The two bugs I can spot right away is len not being divided by size_of::<u64>() / size_of::<u8>() and the aforementioned alignment issue.

Sure, we should try to make things as fault-torelant as possible. That’s the point of using Rust, after all :slight_smile: However, again, I don’t think adding these coercions would improve the error rate, exactly because they require a nontrivial amount of thinking in order to work correctly even if you add some syntactic sugar on top. Sure, we could eliminate the len / 8 bug, but we could do that with a plain function as well.


#18

Yes, later proposals actually called it that. (I originally took “Coercible” from Haskell but it turned out Haskell and Rust mean very different things by “coerce”, so let’s banish the word as far as possible to avoid further confusion.) IIRC gereeter’s RFCs (also linked) were much better fleshed-out than my own.


#19

@scottmcm

One important axiom mentioned in those threads is transitivity. That is, if you can “reinterpret” an [u8; 4] into a u32, and a u32 into an i32, then, one should be able to “reinterpret” an [u8; 4] into an i32 without explicitly providing an impl for that.

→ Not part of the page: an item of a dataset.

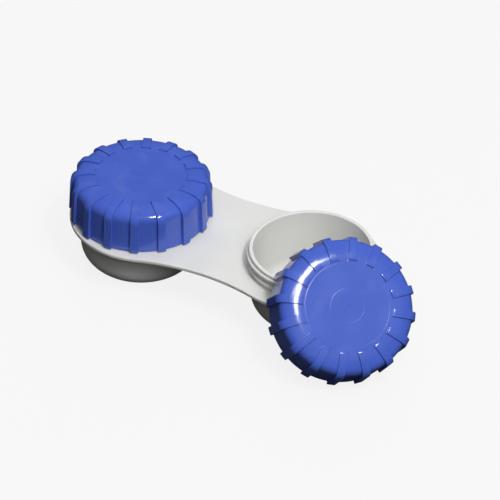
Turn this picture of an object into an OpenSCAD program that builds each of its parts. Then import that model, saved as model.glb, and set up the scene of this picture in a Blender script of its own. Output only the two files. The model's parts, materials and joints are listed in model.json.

I don’t see any of your impls covering transitivity, and in fact I don’t know how that could be done using a pure library-based solution.


#20

Just wanted to point folks here to my recent post about types which are safe to be deserialized from arbitrary byte sequences: Pre-RFC: Trait for deserializing untrusted input. I think it’s effectively just a special case of InplaceReinterpretAs<T> for [u8], but there’s some discussion there of both ergonomics and also alignment and size issues. Glad to see that everybody seems to be discussing this stuff at once :slight_smile:

EDIT: I realized that a trait that always converts from [u8] is more powerful in one critical way - since it’s not parametric, you can derive it. That’s a big part of the proposal of my trait, ArbitraryBytesSafe. You could then do something like unsafe impl<T: ArbitraryBytesSafe> InplaceReinterpretAs<&T> for &[u8] (and the same for &mut), and use #[derive(ArbitraryBytesSafe)] to get a safe implementation of InplaceReinterpretAs for your type.